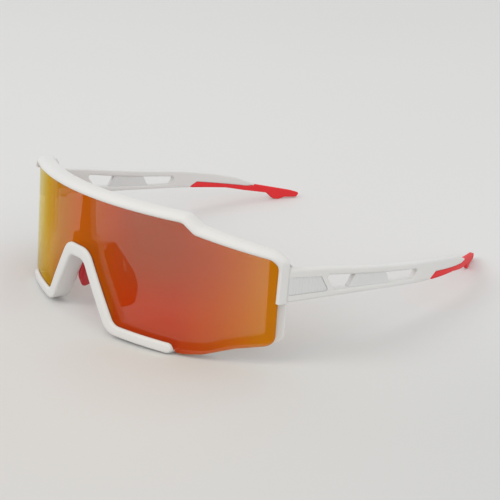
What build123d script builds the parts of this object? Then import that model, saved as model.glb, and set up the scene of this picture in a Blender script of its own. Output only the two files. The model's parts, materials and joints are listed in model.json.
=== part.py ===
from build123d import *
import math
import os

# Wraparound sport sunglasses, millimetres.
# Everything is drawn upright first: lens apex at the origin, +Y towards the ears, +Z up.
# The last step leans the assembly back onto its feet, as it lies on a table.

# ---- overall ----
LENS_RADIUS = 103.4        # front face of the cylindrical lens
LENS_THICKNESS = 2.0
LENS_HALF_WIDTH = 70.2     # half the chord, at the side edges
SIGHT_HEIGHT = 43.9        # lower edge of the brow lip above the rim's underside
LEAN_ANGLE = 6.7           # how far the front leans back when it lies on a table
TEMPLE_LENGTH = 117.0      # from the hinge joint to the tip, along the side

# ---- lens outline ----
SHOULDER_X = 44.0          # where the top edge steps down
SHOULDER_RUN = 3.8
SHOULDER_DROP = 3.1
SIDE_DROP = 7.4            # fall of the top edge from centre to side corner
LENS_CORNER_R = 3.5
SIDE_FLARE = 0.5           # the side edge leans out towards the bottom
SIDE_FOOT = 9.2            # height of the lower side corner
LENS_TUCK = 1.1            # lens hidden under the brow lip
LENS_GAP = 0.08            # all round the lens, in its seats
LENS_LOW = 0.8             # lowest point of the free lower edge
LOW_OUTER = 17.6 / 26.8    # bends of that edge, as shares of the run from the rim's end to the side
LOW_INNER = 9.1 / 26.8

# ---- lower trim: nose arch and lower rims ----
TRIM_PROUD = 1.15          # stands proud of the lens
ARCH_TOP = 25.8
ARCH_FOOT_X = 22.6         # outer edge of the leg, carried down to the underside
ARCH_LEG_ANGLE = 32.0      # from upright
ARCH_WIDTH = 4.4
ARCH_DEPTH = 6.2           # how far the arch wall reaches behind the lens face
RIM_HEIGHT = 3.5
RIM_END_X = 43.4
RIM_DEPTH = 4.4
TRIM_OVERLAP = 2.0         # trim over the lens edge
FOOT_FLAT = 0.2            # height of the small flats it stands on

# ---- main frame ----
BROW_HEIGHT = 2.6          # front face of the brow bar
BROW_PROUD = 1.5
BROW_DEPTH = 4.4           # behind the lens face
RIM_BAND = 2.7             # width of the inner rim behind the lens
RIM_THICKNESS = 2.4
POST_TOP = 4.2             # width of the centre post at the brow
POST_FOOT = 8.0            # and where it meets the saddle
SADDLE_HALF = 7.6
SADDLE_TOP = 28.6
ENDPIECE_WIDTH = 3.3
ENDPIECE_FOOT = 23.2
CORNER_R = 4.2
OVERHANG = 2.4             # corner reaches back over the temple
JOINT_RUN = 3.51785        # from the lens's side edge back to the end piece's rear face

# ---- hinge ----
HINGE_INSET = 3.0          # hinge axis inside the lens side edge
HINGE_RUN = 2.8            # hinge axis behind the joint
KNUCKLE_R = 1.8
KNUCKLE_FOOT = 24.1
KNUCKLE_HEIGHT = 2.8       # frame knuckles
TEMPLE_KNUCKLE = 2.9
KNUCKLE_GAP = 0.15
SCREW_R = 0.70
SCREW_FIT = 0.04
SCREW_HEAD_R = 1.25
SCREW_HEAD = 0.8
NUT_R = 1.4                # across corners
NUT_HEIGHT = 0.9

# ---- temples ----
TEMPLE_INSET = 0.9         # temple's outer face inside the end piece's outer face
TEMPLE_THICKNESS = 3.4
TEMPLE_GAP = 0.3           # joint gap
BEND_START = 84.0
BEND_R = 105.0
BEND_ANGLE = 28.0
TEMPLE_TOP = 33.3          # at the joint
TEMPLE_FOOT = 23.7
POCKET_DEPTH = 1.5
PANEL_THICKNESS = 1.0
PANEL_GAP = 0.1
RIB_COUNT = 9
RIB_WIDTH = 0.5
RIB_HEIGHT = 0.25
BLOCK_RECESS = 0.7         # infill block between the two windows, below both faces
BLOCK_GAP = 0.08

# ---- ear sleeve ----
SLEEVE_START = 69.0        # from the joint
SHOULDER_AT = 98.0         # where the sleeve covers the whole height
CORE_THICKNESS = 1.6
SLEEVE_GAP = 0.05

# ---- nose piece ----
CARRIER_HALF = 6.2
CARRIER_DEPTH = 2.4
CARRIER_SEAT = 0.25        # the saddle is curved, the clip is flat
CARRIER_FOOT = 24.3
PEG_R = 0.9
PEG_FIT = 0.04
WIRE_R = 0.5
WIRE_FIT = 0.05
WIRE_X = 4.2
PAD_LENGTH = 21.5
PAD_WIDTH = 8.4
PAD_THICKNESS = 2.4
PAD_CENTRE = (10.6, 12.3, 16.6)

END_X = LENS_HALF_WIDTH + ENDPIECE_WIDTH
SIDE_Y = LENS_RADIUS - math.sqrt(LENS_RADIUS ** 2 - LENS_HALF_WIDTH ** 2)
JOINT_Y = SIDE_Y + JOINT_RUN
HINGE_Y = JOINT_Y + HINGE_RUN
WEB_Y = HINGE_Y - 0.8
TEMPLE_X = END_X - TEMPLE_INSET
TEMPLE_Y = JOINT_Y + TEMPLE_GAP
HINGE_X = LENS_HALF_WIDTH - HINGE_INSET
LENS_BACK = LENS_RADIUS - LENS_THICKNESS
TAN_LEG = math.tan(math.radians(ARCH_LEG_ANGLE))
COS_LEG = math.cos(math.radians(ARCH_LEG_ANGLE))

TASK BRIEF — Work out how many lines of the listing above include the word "import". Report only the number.

WRITTEN ANSWER — 4